Diante de tudo isso, solteiros e solteiras – por opção ou não – correm o risco de chegar a uma perigosa conclusão sobre si mesmos: “não fui feito para amar e ser amado”. Isso porque supõem que uma relação de amor deve ser, necessariamente, uma relação romântica, o que é um grande erro. “As relações amorosas são construídas e estabelecidas desde uma tenra idade, com familiares, cuidadores, amigos, etc”, explica a psicóloga. “O ser humano foi feito para se relacionar amorosamente, construindo distintos laços com grupos e pessoas”. Portanto, sim, todos nós, solteiros, namorados, noivos, casados ou viúvos fomos feitos para amar e sermos amados. Talvez a felicidade esteja, justamente, em aprender a aproveitar cada oportunidade de amar.

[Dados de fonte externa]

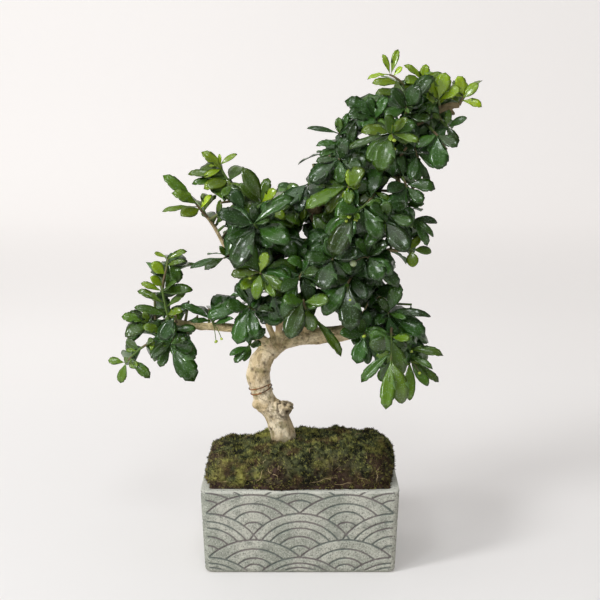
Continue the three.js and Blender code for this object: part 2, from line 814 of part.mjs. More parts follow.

“Acho que com o tempo vamos aprendendo que a felicidade não depende de ter ou não alguém ao seu lado, nem mesmo existe felicidade o tempo todo”, reconhece Gabriela. “A gente vai aprendendo a conviver até mesmo com a sensação de solidão que muitas vezes bate. Acima de tudo, somos pessoas e cada coisa tem seu tempo para acontecer ou até não acontecer, e saber disso deixa tudo mais leve e tranquilo”.